Wednesday, February 1, 2012

Josefina Dreams of a Monster


I hope Josefina doesn't have prophetic dreams.

Today in the car she said, "I had a bad dream. There was a monster and it was chasing me. And then my Daddy came and tried to kill the monster, but the monster killed my Daddy!"

Oh dear. Her Daddy was driving the car as she was telling this to Lucia. It sounded like she had told this story already to her friends at school. I said, "What? What? If a monster ever attacked you, your Daddy would kill it for sure!" Gosh, I'm not about to let myself be killed by some monster. No way, I'll get that monster, I will!

"But this was in the dream!" she insisted. She was right, of course. If it was in the dream, then it was in the dream. I can't change that. So she continued, "The monster killed my Daddy, and then John Paul came and tried to kill the monster, but the monster killed John Paul!"

Yikes, I thought. Did we watch something recently with monsters in it? Or is it one of these books I keep reading her, like The Grouchy Ladybug or maybe a Maurice Sendak story. Monsters?

But there was more: "Then the monster...got killed! And my Daddy waked up, and John Paul waked up. They were only pretending to be dead. They were sleeping. It was very scary!"

We got home and I took her out of the car and carried her. She held onto me and said, "I don't like scary dreams!" But then, as soon as we got inside the house, she said, "I'm gonna draw a picture of the dream."

There is the picture, above. The monster is in the upper left corner, lashing out with his two long arms. Daddy can always be recognized by the hair sticking out of his chin. John Paul is on the lower left, getting killed with me while on the right the terrified Jojo watches. Wow, pretty intense! Now she doesn't want to look at the picture because "it's scary."
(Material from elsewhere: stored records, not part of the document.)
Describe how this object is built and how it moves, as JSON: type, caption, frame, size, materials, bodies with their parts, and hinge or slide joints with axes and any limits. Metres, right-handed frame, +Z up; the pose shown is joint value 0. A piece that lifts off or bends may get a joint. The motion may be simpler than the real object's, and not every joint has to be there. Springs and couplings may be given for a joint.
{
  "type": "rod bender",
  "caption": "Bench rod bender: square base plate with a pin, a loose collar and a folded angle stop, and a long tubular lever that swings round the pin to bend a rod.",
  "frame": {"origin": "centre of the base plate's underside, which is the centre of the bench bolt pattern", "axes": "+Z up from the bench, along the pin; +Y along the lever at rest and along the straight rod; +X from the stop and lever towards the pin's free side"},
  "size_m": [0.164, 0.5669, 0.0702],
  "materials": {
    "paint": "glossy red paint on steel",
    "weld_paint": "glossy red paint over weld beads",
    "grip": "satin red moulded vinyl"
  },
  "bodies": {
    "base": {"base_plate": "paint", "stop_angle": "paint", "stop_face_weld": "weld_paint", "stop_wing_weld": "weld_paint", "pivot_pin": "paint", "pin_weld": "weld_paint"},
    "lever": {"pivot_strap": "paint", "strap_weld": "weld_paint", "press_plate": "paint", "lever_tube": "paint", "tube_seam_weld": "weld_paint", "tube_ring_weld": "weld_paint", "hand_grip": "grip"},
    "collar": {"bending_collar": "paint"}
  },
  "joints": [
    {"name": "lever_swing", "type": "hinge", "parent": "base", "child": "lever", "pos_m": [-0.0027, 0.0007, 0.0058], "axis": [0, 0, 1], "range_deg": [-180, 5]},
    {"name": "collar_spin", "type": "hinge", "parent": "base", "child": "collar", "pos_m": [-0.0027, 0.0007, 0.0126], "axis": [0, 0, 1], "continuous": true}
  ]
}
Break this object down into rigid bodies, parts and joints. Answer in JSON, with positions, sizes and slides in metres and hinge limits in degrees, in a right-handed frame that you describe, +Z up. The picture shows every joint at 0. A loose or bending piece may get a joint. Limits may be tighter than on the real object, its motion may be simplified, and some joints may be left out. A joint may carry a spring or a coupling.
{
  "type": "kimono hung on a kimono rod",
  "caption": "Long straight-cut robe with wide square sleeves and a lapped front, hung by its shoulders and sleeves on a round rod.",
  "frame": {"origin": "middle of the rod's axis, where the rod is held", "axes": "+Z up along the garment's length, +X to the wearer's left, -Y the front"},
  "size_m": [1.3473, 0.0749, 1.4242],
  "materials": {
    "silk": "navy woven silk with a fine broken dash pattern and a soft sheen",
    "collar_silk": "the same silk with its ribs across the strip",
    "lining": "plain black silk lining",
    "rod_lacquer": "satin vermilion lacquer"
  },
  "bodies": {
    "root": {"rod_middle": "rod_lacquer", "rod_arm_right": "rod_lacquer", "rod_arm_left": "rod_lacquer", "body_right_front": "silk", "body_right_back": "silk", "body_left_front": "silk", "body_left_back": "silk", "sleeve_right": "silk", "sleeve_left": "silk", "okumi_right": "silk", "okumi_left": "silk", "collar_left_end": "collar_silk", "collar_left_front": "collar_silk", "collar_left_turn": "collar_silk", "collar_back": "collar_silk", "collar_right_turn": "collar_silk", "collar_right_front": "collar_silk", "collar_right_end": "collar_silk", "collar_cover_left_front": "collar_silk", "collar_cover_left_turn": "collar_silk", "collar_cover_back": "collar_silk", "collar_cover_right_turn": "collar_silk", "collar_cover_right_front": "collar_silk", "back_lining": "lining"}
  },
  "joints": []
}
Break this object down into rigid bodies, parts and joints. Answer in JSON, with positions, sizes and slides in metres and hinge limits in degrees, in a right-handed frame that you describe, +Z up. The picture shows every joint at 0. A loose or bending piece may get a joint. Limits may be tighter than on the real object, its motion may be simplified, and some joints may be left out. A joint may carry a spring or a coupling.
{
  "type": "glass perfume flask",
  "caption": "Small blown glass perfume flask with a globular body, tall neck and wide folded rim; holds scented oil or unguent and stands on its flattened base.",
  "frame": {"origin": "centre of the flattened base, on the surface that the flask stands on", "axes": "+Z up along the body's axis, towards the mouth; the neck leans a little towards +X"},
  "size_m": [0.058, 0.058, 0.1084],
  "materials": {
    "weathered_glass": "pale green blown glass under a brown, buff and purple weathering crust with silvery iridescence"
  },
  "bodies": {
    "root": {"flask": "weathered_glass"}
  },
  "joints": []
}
It often occurs to me that this little girl is the person that I spend more time with every day than any other person in the whole world. Except for her school, we are pretty much together all the time. She's often doing her own things, of course, but she's usually not very far away. My day is full of doing things for her, taking care of her, changing her clothes, making sure she eats (the girls make her lunch) and goes potty and washes her hands, putting on band-aids, and keeping a part of an eye on her always to make sure she's not getting into trouble. And we have little talks, and we read and read. Of course, she goes out to play and I run errands and things. Still, we're not separated for very long. Sometimes she just curls up in my big brown chair next to me while I'm working on the computer, and reads books to herself.
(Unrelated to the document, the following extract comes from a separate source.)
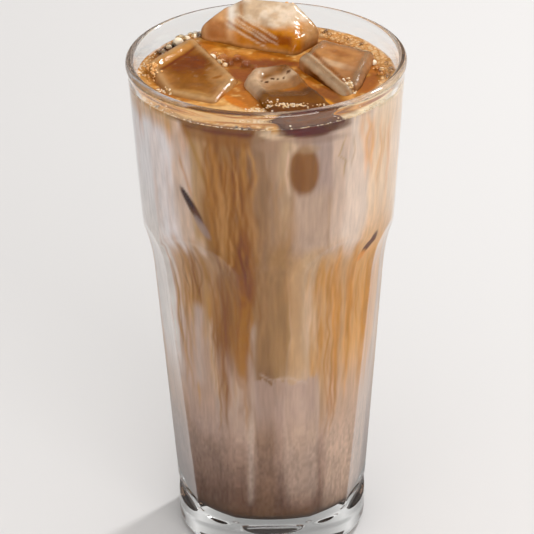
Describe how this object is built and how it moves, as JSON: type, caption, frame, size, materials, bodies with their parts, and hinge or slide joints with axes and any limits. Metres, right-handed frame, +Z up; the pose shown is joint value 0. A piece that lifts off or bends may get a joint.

She gets into trouble all the time. She climbs on the furniture. In some ways, she still has some toddler characteristics (besides wearing toddler clothes). This is all normal for a pree-mie who went through what she had to endure in the first seven months of life. So, for example, she still has "accidents" (you know what I'm talking about)--that is definitely not fun. But we're working on that and making progress. She's smart...sometimes too smart for her own good! She has crying fits when she doesn't get her way. If I'm lucky, she'll do what I say after the third time I say it. I love Josefina and, yes, she's very cute, but she's also a pain in the neck. It's a pain I'm glad to have.

As I am writing this, I hear a little voice from behind another chair, "Daddy?" What, sweetie? "I'm still scared of the monster."